In this section the results are shown, in the first part the results show the ROC curves of the used test dataset and finally the models are compared by success rate obtained from the confusion matrices of each segmentation method.

To acquire the images and make the test dataset of images which are made in the AR-Sandbox, it was necessary to convene a group of ten people who made a total of 15 images each, which are 3 for each class.

6.1 ROC Curves

Figure 6A shows the ROC curves for the dataset with color-space, in Fig. 6B the ROC curve for the dataset with Canny Edge Detector is presented, in Fig. 6C the curve for the dataset with Threshold and Fig. 6D the curve without a segmentation method. Each of these figures has seven curves which are areas under the curve of the micro and macro level of the ROC curve, in addition the curves corresponding to each vowel represented by a number from 1 to 5 in alphabetical order.

Fig. 6.
figure 6

ROC curves.

6.2 Confusion Matrix

With the help of the Python sk-learn library an algorithm is implemented for the creation of confusion matrices that will show the success rate of each method with respect to the test dataset. Table 2, shows the percentage of success rate of each segmentation method.

Table 2. Success rate segmentation methods

7 Analysis of Results

Regarding the confusion matrix, the highlighted segmentation method is color-space with 92.67% having a difference of 5.34% with Canny Edge Detector, 34.67% with Threshold and 57.33% without segmentation method.

As evidenced in Fig. 6, the model that stands out with respect to the AUC, making the average between micro average and macro average, is the Color-space model with a 0.99 performance, followed by Canny Edge Detector with a 0.97, Threshold with 0.835 and finally the model without segmentation method with 0.73. In addition, it can be seen that the model with color-space segmentation increases the precision value by 0.26. Table 3 presents a detailed analysis by vowel.

Table 3. Specific analysis: ROC curve

8 Conclusions

From the analysis presented and taking as criteria the ROC curve and confusion matrix, it was determined that the segmentation method with the highest performance for the recognition of vowels on CNN is Color-space, given the multiple pigmentation characteristics of the AR-Sandbox, the choice of a target color represents a greater percentage of correct answers in its prediction phase. By applying the same segmentation method in the training and prediction phase, positive contribution is made in the identification and extraction of characteristics for the classification of images, as mentioned by the authors in [7].

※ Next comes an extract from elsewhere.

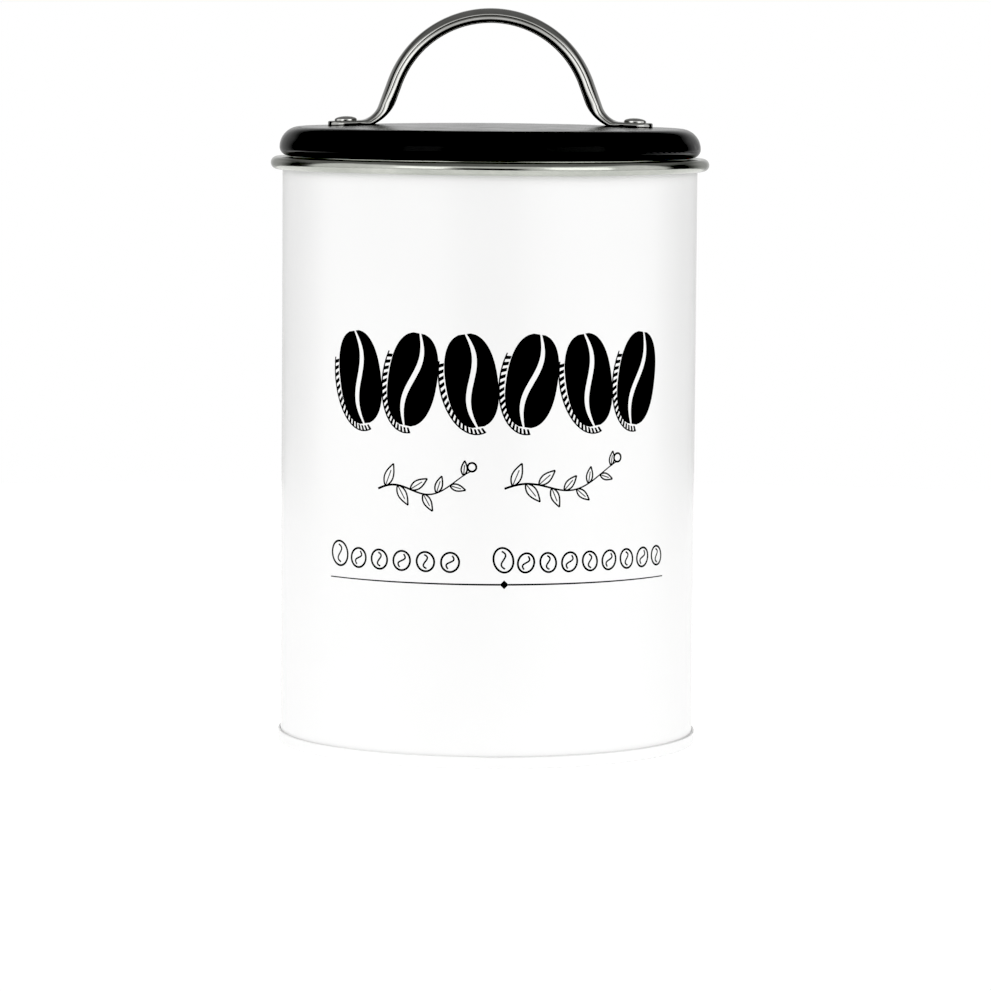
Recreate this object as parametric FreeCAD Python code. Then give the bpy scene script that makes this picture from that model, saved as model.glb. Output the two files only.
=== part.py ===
import FreeCAD, Part
import math
import os

# Coffee tin: a seamed steel can with a bright rolled mouth ring and a lift-off lid that
# carries a riveted strap handle. Millimetres. The origin is the middle of the base, +Z is
# up, the front faces -Y and the handle's arch lies in the X-Z plane.

# Can
CAN_R = 54.0            # outside of the painted wall
TIN = 0.2               # tinplate of the wall and the bottom
LAYER_GAP = 0.02        # between the folded layers of the bottom seam
SEAM_H = 3.2            # height of the bottom double seam
SEAM_BEND = 0.3         # outside bend radius of each fold in the seam
HOOK_RISE = 2.4         # top of the wall's hook inside the seam
HOOK_DROP = 1.0         # lower end of the bottom's hook inside the seam
FLOOR_Z = 3.4           # underside of the recessed bottom panel
PANEL_BEND = 1.0
BEAD_RISE = 0.8         # height of the raised ring pressed into the bottom panel
BEAD_IN_R = 22.7        # where the raised ring starts and ends
BEAD_OUT_R = 42.1
BEAD_FOOT = 1.2         # width of the slope up to it
SEALANT_CLEAR = 0.1     # above the sealing compound, inside the seam
LAP_WIDTH = 1.8         # welded side lap at the back of the can
LAP_PROUD = 0.12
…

On the other hand, it is determined that the similarity indexes are not decisive for the choice of a segmentation method for the recognition of images by CNN in an AR-Sandbox, since as can be seen the Canny Edge Detector method presents the lowest coefficients of similarity contradicting the results of confusion matrices and ROC curves that show a high performance of the CNN trained with this segmentation method.

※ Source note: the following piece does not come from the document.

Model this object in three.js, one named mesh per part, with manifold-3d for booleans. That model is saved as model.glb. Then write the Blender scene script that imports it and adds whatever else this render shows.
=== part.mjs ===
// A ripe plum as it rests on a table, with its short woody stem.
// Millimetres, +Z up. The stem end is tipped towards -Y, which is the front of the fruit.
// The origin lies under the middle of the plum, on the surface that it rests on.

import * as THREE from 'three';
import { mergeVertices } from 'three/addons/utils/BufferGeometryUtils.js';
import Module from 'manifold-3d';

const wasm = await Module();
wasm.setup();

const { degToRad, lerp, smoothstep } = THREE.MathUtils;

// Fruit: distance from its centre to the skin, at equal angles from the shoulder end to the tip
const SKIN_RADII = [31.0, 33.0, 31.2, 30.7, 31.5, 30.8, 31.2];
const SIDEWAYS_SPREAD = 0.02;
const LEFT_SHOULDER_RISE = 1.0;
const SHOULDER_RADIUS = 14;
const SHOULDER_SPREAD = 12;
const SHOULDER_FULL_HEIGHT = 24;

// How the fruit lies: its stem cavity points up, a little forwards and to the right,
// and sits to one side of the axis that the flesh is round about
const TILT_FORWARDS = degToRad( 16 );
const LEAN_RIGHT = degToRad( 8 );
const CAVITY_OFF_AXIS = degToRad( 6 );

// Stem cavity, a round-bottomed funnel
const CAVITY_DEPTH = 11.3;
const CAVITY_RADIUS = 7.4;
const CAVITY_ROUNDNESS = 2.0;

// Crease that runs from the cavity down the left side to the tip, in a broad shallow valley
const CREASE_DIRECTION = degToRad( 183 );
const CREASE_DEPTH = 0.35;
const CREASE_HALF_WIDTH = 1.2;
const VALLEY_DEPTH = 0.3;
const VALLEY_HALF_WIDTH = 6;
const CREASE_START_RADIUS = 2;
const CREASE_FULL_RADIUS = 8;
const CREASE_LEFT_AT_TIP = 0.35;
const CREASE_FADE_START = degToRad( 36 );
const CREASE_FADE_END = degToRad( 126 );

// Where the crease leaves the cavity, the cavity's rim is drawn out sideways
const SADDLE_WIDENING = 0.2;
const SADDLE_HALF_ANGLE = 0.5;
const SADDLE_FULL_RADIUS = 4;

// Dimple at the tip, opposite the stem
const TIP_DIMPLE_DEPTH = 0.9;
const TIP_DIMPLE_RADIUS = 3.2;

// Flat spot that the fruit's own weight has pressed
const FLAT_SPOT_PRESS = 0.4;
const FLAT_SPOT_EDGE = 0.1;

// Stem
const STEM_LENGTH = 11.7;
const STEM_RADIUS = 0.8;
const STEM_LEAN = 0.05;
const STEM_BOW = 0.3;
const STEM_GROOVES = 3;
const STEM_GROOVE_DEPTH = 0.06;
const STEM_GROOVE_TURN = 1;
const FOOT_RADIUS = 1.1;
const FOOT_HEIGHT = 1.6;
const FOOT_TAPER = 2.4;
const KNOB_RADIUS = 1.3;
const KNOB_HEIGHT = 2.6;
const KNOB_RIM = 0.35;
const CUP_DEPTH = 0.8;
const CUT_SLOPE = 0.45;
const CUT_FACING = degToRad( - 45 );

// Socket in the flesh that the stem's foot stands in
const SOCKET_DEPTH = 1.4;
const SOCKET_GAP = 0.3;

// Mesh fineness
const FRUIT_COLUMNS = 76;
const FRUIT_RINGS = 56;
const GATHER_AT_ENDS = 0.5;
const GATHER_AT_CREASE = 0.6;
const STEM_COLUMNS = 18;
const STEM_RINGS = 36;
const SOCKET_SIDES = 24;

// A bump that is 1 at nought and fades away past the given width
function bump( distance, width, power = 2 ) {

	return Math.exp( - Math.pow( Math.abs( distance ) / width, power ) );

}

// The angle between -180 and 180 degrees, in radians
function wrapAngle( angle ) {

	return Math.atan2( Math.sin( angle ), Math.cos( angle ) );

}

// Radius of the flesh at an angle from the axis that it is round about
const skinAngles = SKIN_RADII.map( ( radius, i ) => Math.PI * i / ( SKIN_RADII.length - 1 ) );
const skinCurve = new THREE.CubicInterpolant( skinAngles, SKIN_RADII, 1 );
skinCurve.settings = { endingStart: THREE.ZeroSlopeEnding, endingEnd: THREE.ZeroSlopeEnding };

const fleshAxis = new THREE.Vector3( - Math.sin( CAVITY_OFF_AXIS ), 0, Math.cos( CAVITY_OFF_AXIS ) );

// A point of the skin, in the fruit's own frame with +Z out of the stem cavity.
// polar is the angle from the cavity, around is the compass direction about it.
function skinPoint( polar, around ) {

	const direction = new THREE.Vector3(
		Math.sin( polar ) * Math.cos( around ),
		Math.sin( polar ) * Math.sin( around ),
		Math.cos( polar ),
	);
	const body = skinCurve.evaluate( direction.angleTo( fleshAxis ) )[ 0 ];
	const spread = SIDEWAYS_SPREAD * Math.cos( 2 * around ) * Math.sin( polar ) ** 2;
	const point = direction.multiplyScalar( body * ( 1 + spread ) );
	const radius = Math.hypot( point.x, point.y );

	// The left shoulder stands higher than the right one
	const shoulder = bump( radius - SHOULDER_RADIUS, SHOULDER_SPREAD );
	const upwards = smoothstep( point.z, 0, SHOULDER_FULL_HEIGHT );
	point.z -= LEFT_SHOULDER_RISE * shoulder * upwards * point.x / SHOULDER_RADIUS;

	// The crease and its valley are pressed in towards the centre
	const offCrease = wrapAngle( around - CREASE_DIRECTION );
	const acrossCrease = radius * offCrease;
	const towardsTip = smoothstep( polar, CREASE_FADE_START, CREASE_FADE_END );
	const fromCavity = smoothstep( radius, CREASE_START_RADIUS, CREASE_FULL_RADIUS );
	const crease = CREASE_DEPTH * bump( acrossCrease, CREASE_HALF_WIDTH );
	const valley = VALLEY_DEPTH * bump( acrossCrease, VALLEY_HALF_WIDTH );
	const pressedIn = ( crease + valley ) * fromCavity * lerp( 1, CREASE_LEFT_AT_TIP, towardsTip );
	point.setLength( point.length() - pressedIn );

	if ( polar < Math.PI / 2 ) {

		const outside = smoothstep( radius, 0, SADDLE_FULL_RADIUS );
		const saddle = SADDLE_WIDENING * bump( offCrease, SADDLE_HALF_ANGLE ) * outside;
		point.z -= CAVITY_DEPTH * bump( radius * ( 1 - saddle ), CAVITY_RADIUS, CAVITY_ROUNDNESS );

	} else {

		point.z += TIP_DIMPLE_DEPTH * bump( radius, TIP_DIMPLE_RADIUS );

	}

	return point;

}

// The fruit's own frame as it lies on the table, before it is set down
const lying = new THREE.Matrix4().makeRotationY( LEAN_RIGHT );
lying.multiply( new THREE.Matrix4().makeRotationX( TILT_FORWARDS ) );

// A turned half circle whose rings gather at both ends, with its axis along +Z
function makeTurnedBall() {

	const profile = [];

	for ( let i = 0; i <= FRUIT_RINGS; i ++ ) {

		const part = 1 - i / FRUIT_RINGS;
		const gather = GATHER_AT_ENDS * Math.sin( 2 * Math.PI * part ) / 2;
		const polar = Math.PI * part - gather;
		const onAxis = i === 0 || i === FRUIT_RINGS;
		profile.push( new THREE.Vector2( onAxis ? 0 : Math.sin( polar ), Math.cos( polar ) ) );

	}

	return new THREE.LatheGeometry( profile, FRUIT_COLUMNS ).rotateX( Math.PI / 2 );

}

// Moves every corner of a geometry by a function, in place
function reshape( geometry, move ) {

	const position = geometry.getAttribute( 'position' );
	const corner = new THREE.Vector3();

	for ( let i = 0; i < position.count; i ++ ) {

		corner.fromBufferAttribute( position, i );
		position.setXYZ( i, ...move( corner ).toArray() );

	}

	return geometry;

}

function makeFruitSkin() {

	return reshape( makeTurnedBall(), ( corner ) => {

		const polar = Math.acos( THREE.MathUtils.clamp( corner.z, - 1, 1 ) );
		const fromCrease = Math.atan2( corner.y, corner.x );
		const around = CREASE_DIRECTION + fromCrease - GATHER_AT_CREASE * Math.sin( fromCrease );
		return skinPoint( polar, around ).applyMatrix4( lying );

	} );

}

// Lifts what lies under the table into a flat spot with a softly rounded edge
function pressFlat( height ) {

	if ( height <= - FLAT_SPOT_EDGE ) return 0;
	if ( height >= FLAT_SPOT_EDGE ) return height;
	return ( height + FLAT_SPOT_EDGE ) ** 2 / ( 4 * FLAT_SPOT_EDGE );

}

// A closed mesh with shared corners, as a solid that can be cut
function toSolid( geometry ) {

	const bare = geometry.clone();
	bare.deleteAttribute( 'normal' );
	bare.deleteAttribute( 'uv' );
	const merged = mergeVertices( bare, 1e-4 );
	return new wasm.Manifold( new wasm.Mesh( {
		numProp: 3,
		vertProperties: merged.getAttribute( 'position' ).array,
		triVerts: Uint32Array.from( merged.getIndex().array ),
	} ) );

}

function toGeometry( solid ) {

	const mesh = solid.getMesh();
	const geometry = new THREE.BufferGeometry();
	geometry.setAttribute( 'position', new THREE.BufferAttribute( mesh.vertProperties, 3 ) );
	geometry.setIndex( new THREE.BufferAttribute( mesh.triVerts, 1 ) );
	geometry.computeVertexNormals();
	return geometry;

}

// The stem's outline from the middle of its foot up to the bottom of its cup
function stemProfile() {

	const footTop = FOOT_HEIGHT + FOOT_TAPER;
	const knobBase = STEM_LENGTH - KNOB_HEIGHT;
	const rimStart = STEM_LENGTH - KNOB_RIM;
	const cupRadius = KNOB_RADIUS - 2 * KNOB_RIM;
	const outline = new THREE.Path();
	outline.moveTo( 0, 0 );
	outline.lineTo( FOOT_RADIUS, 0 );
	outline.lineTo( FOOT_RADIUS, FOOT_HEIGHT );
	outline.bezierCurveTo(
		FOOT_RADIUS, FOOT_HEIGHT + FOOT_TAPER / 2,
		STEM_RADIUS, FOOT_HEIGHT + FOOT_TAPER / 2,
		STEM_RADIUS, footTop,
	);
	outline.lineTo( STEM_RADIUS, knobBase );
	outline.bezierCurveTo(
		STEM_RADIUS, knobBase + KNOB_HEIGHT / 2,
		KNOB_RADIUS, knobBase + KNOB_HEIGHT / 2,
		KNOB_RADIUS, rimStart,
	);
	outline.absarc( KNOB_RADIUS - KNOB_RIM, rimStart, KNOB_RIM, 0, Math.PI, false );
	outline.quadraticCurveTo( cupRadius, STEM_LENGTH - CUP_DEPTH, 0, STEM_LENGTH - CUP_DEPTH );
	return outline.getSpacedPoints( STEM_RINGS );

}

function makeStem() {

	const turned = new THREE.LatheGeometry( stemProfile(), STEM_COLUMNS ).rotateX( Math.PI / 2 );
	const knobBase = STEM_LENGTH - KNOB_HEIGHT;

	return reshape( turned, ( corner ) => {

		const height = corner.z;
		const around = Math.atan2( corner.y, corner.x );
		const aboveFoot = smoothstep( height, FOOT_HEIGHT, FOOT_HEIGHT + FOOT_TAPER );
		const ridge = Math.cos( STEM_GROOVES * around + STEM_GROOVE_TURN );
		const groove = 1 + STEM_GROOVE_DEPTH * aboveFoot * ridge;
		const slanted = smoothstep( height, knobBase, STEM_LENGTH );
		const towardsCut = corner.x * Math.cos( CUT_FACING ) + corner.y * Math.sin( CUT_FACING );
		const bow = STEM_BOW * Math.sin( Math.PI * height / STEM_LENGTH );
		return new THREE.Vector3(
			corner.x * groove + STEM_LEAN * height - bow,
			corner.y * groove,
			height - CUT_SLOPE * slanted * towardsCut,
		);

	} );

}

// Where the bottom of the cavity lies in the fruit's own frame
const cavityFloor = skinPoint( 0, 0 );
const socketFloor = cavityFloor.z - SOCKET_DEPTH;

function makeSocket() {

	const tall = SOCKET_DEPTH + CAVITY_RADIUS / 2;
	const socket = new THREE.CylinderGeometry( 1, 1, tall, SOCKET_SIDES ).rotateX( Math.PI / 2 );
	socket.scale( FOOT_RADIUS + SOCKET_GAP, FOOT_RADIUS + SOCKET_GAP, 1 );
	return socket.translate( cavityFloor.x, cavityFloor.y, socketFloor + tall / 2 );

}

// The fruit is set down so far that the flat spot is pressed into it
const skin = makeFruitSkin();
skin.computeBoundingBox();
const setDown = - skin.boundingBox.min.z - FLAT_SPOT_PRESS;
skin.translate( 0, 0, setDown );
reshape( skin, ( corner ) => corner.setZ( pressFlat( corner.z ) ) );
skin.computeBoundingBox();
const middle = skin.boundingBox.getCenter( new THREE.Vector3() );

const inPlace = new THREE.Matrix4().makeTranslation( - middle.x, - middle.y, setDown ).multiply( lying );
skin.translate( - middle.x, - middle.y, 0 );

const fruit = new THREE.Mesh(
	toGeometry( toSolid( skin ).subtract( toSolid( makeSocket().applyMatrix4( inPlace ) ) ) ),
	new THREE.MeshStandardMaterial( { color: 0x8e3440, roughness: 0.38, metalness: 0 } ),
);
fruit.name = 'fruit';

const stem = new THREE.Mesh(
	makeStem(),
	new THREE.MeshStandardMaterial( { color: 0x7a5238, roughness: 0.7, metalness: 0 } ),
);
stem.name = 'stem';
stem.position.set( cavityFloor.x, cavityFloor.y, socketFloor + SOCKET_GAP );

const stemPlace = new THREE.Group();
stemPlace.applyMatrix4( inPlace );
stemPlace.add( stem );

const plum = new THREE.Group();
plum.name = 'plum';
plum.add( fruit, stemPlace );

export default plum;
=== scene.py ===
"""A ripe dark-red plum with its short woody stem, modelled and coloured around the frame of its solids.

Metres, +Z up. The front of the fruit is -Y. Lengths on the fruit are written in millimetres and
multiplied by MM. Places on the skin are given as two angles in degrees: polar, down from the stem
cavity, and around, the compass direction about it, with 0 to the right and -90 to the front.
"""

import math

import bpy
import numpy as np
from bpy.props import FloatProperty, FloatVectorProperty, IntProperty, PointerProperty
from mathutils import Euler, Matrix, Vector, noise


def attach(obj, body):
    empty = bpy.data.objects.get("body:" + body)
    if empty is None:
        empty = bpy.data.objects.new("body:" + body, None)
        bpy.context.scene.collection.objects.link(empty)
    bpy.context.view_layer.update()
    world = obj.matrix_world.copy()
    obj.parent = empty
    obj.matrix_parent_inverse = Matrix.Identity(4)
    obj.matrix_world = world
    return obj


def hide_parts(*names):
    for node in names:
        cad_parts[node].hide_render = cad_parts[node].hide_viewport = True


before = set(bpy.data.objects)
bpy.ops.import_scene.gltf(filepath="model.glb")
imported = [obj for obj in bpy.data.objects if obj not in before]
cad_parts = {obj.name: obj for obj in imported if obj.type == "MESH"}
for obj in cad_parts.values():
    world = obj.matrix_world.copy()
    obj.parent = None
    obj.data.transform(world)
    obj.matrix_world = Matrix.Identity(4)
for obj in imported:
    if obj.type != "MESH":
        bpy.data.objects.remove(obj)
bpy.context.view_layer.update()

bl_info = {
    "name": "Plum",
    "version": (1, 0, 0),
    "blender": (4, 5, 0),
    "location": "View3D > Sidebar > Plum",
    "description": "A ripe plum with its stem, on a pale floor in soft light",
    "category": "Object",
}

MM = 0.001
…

From a model with a high level of precision for objects identification from AR-Sandbox, one can begin to expand the spectrum of functionality and use this augmented reality device in early education and rehabilitation.

According to the above, the combination of multimedia, deep learning together with image processing provides an opportunity to perform a multidisciplinary work in parallel with traditional paradigms in the fields of education and medicine.